Recuerdo el sonido de la moto de mi hermano, rompiendo la calma que se respiraba, los atardeceres de verano. Recuerdo la mano de mi padre acariciando mi pelo, justo delante de casa, mientras él charlaba del futbol y de política con los vecinos de Barcelona, que sólo bajaban algunos fines de semana, y yo me limitaba a observar los edificios viejos que me veían crecer, hipnotizada y sumida en mis pensamientos de niña.

Recuerdo salir a comprar con mi madre con esos zapatos tan incomodos, todos los sábados por la mañana. El suelo de la calle, más artístico que práctico, logró más de una vez que terminará con las rodillas rojas y las mejillas húmedas.

Recuerdo el pequeño estanque de agua que se encontraba delante de la ermita y las horas que pase delante de él, mirando los peces de colores que nadaban felices en él, oliendo las rosas plantadas alrededor del agua y perdiendo la noción del tiempo como solo sabe hacer un infante que aún no sabe que es la preocupación.

Ahora, me paro en medio de la calle y observo las mismas casas que de pequeña veía enormes e invencibles. Ahora son casas que se han empequeñecido con el tiempo, como si les hiciera vergüenza ser victimas de los años. Los colores se han descolorido, pocas familias se han podido permitir revestirlas de pinturas chillonas, sólo un par de ellas lo han hecho y soy incapaz de que mis retinas las reconozcan como las que yo observaba con mis ojos de niña.

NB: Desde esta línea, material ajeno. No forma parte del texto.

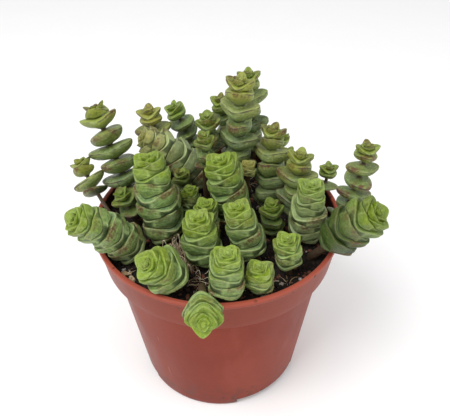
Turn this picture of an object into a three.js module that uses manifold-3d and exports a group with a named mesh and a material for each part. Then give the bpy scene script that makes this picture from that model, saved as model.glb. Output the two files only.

Ahora, a veces, me cruzo los pocos supervivientes de mi infancia, esos hombres y esas mujeres que me parecían fuertes y respetables, a los que me enseñaron ha hablar con reverencia. Pero ahora, a pesar de que intento que todo sea como antes, cuando los miro a los ojos no veo fuerza, sólo veo resignación.

Esa resignación que sólo siente aquel que se rinde ante la vida y espera la muerte, paciente, esperando que le llegue y le libere de esos dolores que sólo aquel que llega a esa edad puede describir.

Y yo, simplemente, me doy cuenta que ya no corro como antes, que la calle se me ha quedado pequeña y que lo único que hago es alimentarme de recuerdos, unos recuerdos que en su momento me dieron la vida y que, ahora, a veces, me ahogan.